The judges ruled that the secret tabling of the Intergovernmental Agreements (IGA) with Russia, USA and Korean are unconstitional and unlawful and that they be set aside. They also ruled that the decisions made (section 34 determinations) to procure nuclear are unlawful and unconstitutional and that they be set aside. The government and Eskom’s proposed procurement of nuclear energy was ruled unlawful and unconstitutional and was set aside, and any existing requests for proposals from nuclear energy providers have also been set aside, meaning they are made null and void.
The government has to pay the costs of the court case as well as the other legal costs incurred by SAFCEI and ELA JHB. And the judges declared that the government’s decision (section 34 determination) must have public participation as a part of its procurement process, and that Eskom as the procurer has been set aside, which means Eskom cannot go ahead with the nuclear procurement.

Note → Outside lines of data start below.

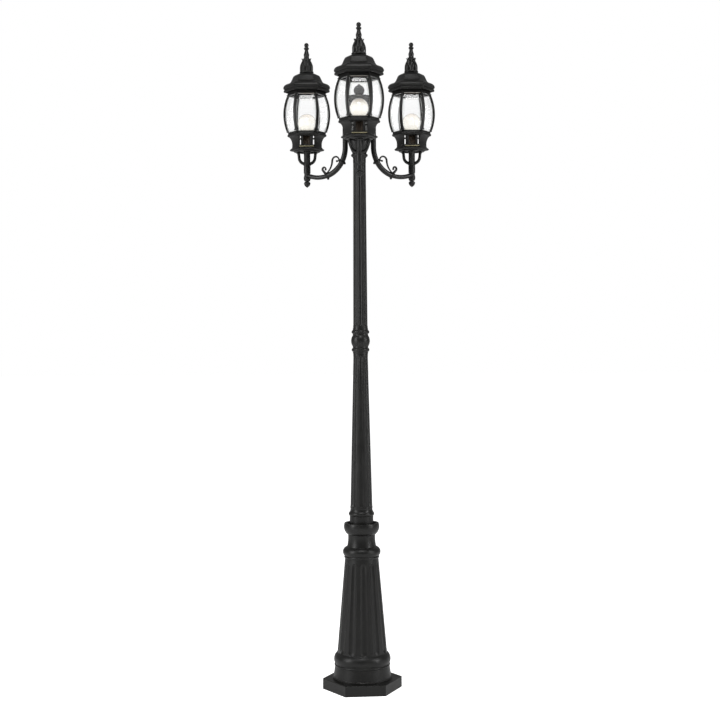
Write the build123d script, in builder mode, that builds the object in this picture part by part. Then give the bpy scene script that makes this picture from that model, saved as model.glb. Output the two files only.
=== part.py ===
from build123d import *
from math import cos, pi, radians, sin, sqrt
import os

# A garden lamp post with three lantern heads. The origin is on the post's axis at ground level,
# +Z is up and the front lantern hangs over -Y. Sizes are in millimetres.

# Base: hexagonal foot, round drum, fluted pedestal and the cup that the post stands in.
foot_radius = 136.0  # to the corners
foot_height = 36.0
foot_wall = 7.0
foot_roof = 8.0
foot_turn = 5.0  # the base stands turned a little against the arms
foot_edge = 2.0
plate_thickness = 8.0
plate_clearance = 0.4
anchor_circle = 160.0
anchor_count = 4
anchor_hole_radius = 6.5
cable_hole_radius = 22.0
lug_width = 24.0
lug_depth = 12.0
foot_screw_height = 19.0
foot_screw_radius = 3.0
foot_screw_turns = (30.0, 90.0, 150.0)  # on the three faces at the back
screw_head_share = 1.8  # a screw's head against its shank

drum_foot_radius = 98.8
drum_top_radius = 93.6
drum_height = 50.0
drum_wall = 6.0
drum_lip = 2.4
drum_lip_height = 4.0
drum_bead_height = 6.5
drum_bead_out = 2.2
locating_height = 3.0  # height of the rings and spigots that centre one casting on the next

ring_groove = 2.0
ring_out = 6.4  # rise of the ring's round face
ring_height = 35.0
cone_foot_radius = 85.2
cone_top_radius = 57.5
cone_height = 323.0
pedestal_wall = 11.0
pedestal_flutes = 12
pedestal_flute_share = 0.66  # width of a flute against the pitch
pedestal_flute_depth = 4.5
pedestal_flute_foot = 18.0  # from the cone's foot to the centre of the rounded end
pedestal_flute_top = 22.0
bead_height = 8.0
bead_out = 2.2
torus_radius = 64.5
torus_foot_radius = 58.2
torus_height = 31.0
torus_share = 0.38  # height of its widest place
neck_foot_radius = 50.0
neck_top_radius = 46.6
neck_height = 41.0
neck_hollow = 1.6

cup_radius = 60.5
cup_height = 40.0
cup_floor = 14.0
cup_wall = 10.5
cup_belly_share = 0.6
cup_belly_out = 3.0
cup_rim_out = 0.8
cup_edge = 2.0

# Post: two fluted sections with a coupling between them.
post_base_radius = 40.5
post_base_height = 50.0
post_bead_radius = 43.7
post_bead_height = 14.0
post_cove_height = 14.0
post_cove_hollow = 1.5
shaft_foot_radius = 38.3
shaft_joint_radius = 25.0
shaft_top_radius = 22.0
lower_shaft_height = 527.0
upper_shaft_height = 575.0
shaft_wall = 8.0
shaft_flutes = 8
shaft_flute_share = 0.62
shaft_flute_depth = 2.6
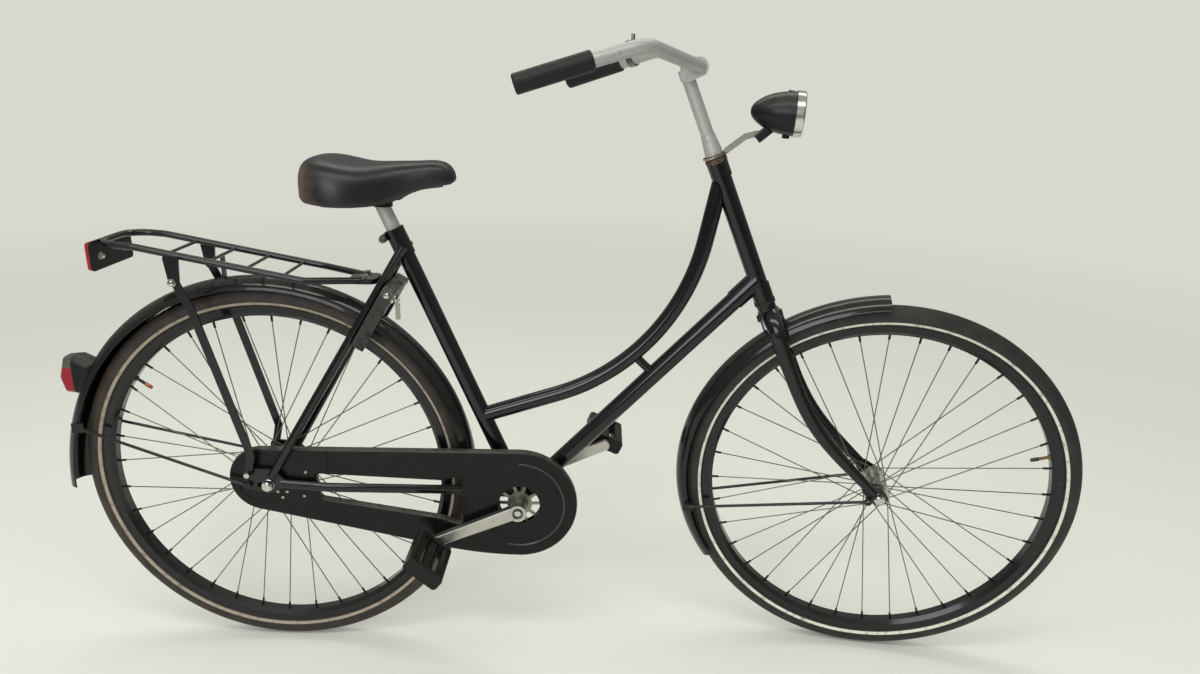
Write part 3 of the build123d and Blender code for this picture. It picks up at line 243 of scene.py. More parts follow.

In future the Minister and/or the National Energy Regulator (NERSA) would be required to conduct public participation before making any new decisions.
According to SAFCEI’s Liz McDaid: “SAFCEI and ELA-JHB based their case on the South African Constitution, which states that when it comes to far-reaching decisions, such as the nuclear deal, which would alter the future of our country, government is legally required to debate in Parliament and do a thorough, transparent and meaningful public consultation.”
Vainola Makan of Western Cape Right to Know (R2K) campaign says, “This contravention of the Constitution is the main reason that ELA-JHB and SAFCEI have taken the government to court. R2K supported this legal action as we need our democratically elected government to be transparent in their dealings and accountable to citizens for their choices.”
A lot has happened in the two months since the final arguments were heard in the nuclear court case in February 2017. The President’s late-night cabinet reshuffle at the end of March has spurred countrywide marches and a vote of no confidence is looming. Many more discrepancies have since been reported, with the nuclear deal being in the spotlight in the latest crises in political leadership.
SAFCEI founder and Patron, the Green Bishop, Geoff Davies says, “We are very pleased with the result. However, it may only provide a short-lived reprieve. It is sad to hear fresh corruption allegations almost daily, and as custodians for the Earth, we pray that our country’s leaders will be convicted by their conscience to do the right thing, for all SA’s citizens.”
SAFCEI youth ambassador, Siphokazi Pangalele says, “We are so glad for the result, but it is clear that we still have a lot of work ahead of us. In the past few weeks citizens have demonstrated their willingness to mobilise against corruption and the capture of our State. The nuclear deal is at the centre of it all.”
According to Adrian Pole, legal representative for ELA-JHB and SAFCEI: “The judgement means that there is no decision in terms of the relevant empowering statute that new nuclear generation capacity is needed and should be procured. The Russian agreement has been declared unlawful and unconstitutional for its tabling. Before any nuclear procurement can proceed, the Minster of Energy (in concurrence with NERSA) will be required to make a new determination in accordance with a lawful process that is transparent and includes public participation. This will necessarily require disclosure of relevant information that to date has been kept from the public, including critical information on costs and affordability.”
In November 2016, a coalition campaign to stop the nuclear deal was initiated by Kumi Naidoo, ELA-JHB and SAFCEI, who have been joined by many other organisations and citizens across a broad spectrum of interests. From social grants, to large corporates, from jobs, to environmental health and our collective energy future – this issue affects us all.
“The organisations and citizens who are motivated by a demand for a just energy transition to sustainable energy are planning to launch an even bigger campaign soon to ensure this judgement is only the start of people holding the government to account on its energy deals,” added Makoma Lekalakala of ELA-JHB.
Issued by SAFCEI.
For further information, contact Liz McDaid (SAFCEI) on 0827315643 or Makoma Lekalakala (Earthlife Africa Johannesburg) 0826829177.
Note for editor:
- See below for links to previous court papers:
At the outset of the litigation the original nuclear deal determination (s2013 s34) had been made in ‘secret’. It was finally published in the Government Gazette in December 2015 after civil society action to make the government reveal its plans. A later determination (s34) from 2016 only came to light at the court hearing in December 2016, which lead to a further postponement and supplementation of the court papers. The final court hearing took place in February 2017.
The court judgement comes on the anniversary of Chernobyl, the nuclear disaster in the former Soviet Union (USSR) which happened in 1986, thirty-one plant workers and firemen died in the immediate aftermath of the accident, mostly from acute radiation sickness.
Freedom Day, the day of South Africa’s first democratic election in 1994, ushered in an era where the constitution was supposed to be the guide to how society would be governed. In recent years, we have seen unabashed looting of the government coffers, the capture of key state institutions such as Eskom, for personal greed, and the apathetic failure of the government to be accountable to the people of South Africa.